Task prompt
Can you restate the records below word for word?

BEGIN Material to process

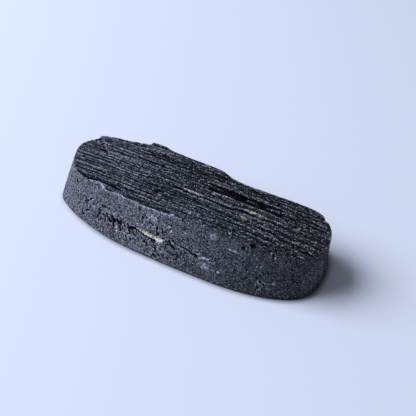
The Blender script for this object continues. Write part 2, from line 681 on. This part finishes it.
def ground_blank():
    """The oval blank that grinding leaves, taller than the stone, lofted ring by ring."""
    foot = [Vector((point.x, point.y, 0.0)) for point in wall_ring(0.0)]
    rings = [[point - point.normalized() * FOOT_BEVEL for point in foot]]
    rings += [wall_ring(height) for height in ring_heights()]
    bm = bmesh.new()
    place = bm.verts.layers.int.new("place")
    corners = [bm.verts.new(corner) for corner in rings[0]]
    for index, vert in enumerate(corners):
        vert[place] = index
    edges = bm.faces.new(corners).edges[:]
    for ring in rings[1:]:
        made = bmesh.ops.extrude_edge_only(bm, edges=edges)["geom"]
        edges = [item for item in made if isinstance(item, bmesh.types.BMEdge)]
        for vert in (item for item in made if isinstance(item, bmesh.types.BMVert)):
            vert.co = ring[vert[place]]
    bmesh.ops.contextual_create(bm, geom=edges)
    bmesh.ops.recalc_face_normals(bm, faces=bm.faces[:])
    return bm


# ---- The finished stone ---------------------------------------------------------------------
# The stone is one piece: the rough block with its raw face, cut all round by the ground wall.
# Its two finishes are raw rock on top and ground rock on the wall and underside.
RAW, GROUND = 0, 1
FINISH_NAMES = ("raw_schorl", "ground_schorl")


def add_object(name, bm, finish):
    """Makes the object in metres, with one of the two finishes on all its faces."""
    mesh = bpy.data.meshes.new(name)
    bmesh.ops.scale(bm, vec=(MM, MM, MM), verts=bm.verts[:])
    for face in bm.faces:
        face.material_index = finish
    bm.to_mesh(mesh)
    bm.free()
    obj = bpy.data.objects.new(name, mesh)
    bpy.context.collection.objects.link(obj)
    for finish_name in FINISH_NAMES:
        made = bpy.data.materials.get(finish_name)
        mesh.materials.append(made or bpy.data.materials.new(finish_name))
    return obj


crystal = add_object("schorl_crystal", ground_blank(), GROUND)
rough = add_object("rough_block", raw_block(), RAW)
cut = crystal.modifiers.new("ground_all_round", "BOOLEAN")
cut.operation = "INTERSECT"
cut.solver = "MANIFOLD"
cut.object = rough
finished = crystal.evaluated_get(bpy.context.evaluated_depsgraph_get())
cut_mesh = bpy.data.meshes.new_from_object(finished)
crystal.modifiers.clear()
crystal.data = cut_mesh
bpy.data.objects.remove(rough, do_unlink=True)

# Masks that the finishes read: how deep a point lies in a break or groove, and the minerals on it.
# On the raw face the depth is taken both beside its close neighbours and in its larger grooves,
# above the level of an even face. Each scale is the depth in millimetres that counts as 1.
DEPTH_SCALE = 0.24
RAW_LEVEL = 0.3
RAW_BESIDE = (-0.45, -0.3, -0.15, 0.15, 0.3, 0.45)
RAW_BESIDE_SCALE = 0.22
RAW_GROOVE_SCALE = 0.45

# Minerals on the raw face: x, y, half length, half width and strength.
CREAM_STREAK = (
    (10.1, 0.64, 0.8, 0.22, 0.4),
    (11.2, 0.62, 1.4, 0.3, 0.6),
    (12.5, 0.6, 1.3, 0.34, 0.9),
    (14.1, 0.55, 0.4, 0.14, 0.3),
)
# How much of the face the cream streak covers: the dark stone shows through.
STREAK_COVER = 0.42
RUST_SPOTS = (
    (10.65, -1.05, 0.55, 0.45, 1.0),
    (18.4, 0.95, 0.3, 0.6, 1.0),
)
# Wide areas of the raw face that are a little lighter, or darker if negative.
TONE_AREAS = (
    (3.5, -3.8, 8.5, 2.6, 0.16),
    (-3.0, -3.9, 6.0, 1.2, 0.1),
    (10.5, 3.8, 8.0, 2.4, -0.2),
)
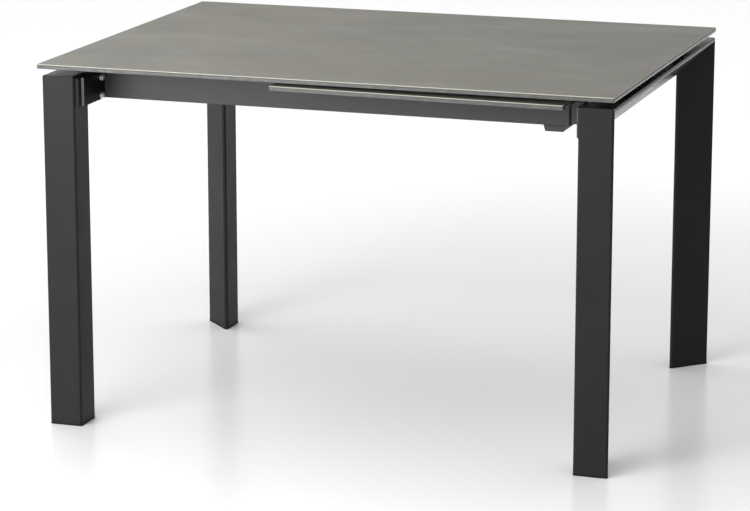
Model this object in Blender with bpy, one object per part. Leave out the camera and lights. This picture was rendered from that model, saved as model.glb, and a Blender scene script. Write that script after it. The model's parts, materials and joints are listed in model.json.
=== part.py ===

END Material to process

Output of the task
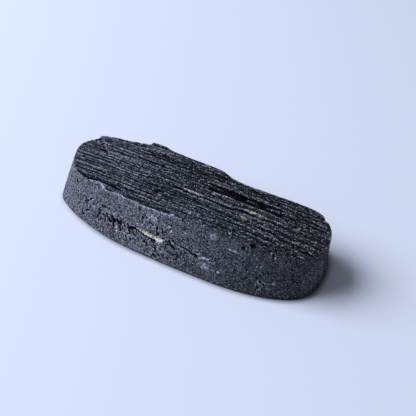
The Blender script for this object continues. Write part 2, from line 681 on. This part finishes it.
def ground_blank():
    """The oval blank that grinding leaves, taller than the stone, lofted ring by ring."""
    foot = [Vector((point.x, point.y, 0.0)) for point in wall_ring(0.0)]
    rings = [[point - point.normalized() * FOOT_BEVEL for point in foot]]
    rings += [wall_ring(height) for height in ring_heights()]
    bm = bmesh.new()
    place = bm.verts.layers.int.new("place")
    corners = [bm.verts.new(corner) for corner in rings[0]]
    for index, vert in enumerate(corners):
        vert[place] = index
    edges = bm.faces.new(corners).edges[:]
    for ring in rings[1:]:
        made = bmesh.ops.extrude_edge_only(bm, edges=edges)["geom"]
        edges = [item for item in made if isinstance(item, bmesh.types.BMEdge)]
        for vert in (item for item in made if isinstance(item, bmesh.types.BMVert)):
            vert.co = ring[vert[place]]
    bmesh.ops.contextual_create(bm, geom=edges)
    bmesh.ops.recalc_face_normals(bm, faces=bm.faces[:])
    return bm


# ---- The finished stone ---------------------------------------------------------------------
# The stone is one piece: the rough block with its raw face, cut all round by the ground wall.
# Its two finishes are raw rock on top and ground rock on the wall and underside.
RAW, GROUND = 0, 1
FINISH_NAMES = ("raw_schorl", "ground_schorl")


def add_object(name, bm, finish):
    """Makes the object in metres, with one of the two finishes on all its faces."""
    mesh = bpy.data.meshes.new(name)
    bmesh.ops.scale(bm, vec=(MM, MM, MM), verts=bm.verts[:])
    for face in bm.faces:
        face.material_index = finish
    bm.to_mesh(mesh)
    bm.free()
    obj = bpy.data.objects.new(name, mesh)
    bpy.context.collection.objects.link(obj)
    for finish_name in FINISH_NAMES:
        made = bpy.data.materials.get(finish_name)
        mesh.materials.append(made or bpy.data.materials.new(finish_name))
    return obj


crystal = add_object("schorl_crystal", ground_blank(), GROUND)
rough = add_object("rough_block", raw_block(), RAW)
cut = crystal.modifiers.new("ground_all_round", "BOOLEAN")
cut.operation = "INTERSECT"
cut.solver = "MANIFOLD"
cut.object = rough
finished = crystal.evaluated_get(bpy.context.evaluated_depsgraph_get())
cut_mesh = bpy.data.meshes.new_from_object(finished)
crystal.modifiers.clear()
crystal.data = cut_mesh
bpy.data.objects.remove(rough, do_unlink=True)

# Masks that the finishes read: how deep a point lies in a break or groove, and the minerals on it.
# On the raw face the depth is taken both beside its close neighbours and in its larger grooves,
# above the level of an even face. Each scale is the depth in millimetres that counts as 1.
DEPTH_SCALE = 0.24
RAW_LEVEL = 0.3
RAW_BESIDE = (-0.45, -0.3, -0.15, 0.15, 0.3, 0.45)
RAW_BESIDE_SCALE = 0.22
RAW_GROOVE_SCALE = 0.45

# Minerals on the raw face: x, y, half length, half width and strength.
CREAM_STREAK = (
    (10.1, 0.64, 0.8, 0.22, 0.4),
    (11.2, 0.62, 1.4, 0.3, 0.6),
    (12.5, 0.6, 1.3, 0.34, 0.9),
    (14.1, 0.55, 0.4, 0.14, 0.3),
)
# How much of the face the cream streak covers: the dark stone shows through.
STREAK_COVER = 0.42
RUST_SPOTS = (
    (10.65, -1.05, 0.55, 0.45, 1.0),
    (18.4, 0.95, 0.3, 0.6, 1.0),
)
# Wide areas of the raw face that are a little lighter, or darker if negative.
TONE_AREAS = (
    (3.5, -3.8, 8.5, 2.6, 0.16),
    (-3.0, -3.9, 6.0, 1.2, 0.1),
    (10.5, 3.8, 8.0, 2.4, -0.2),
)
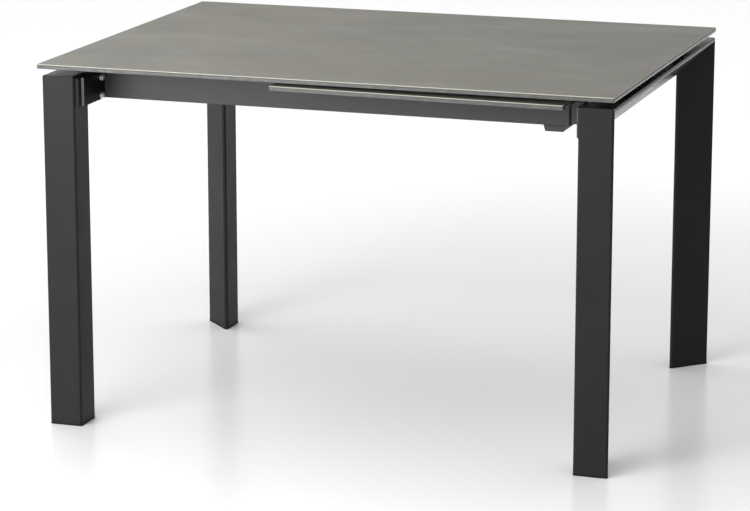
Model this object in Blender with bpy, one object per part. Leave out the camera and lights. This picture was rendered from that model, saved as model.glb, and a Blender scene script. Write that script after it. The model's parts, materials and joints are listed in model.json.
=== part.py ===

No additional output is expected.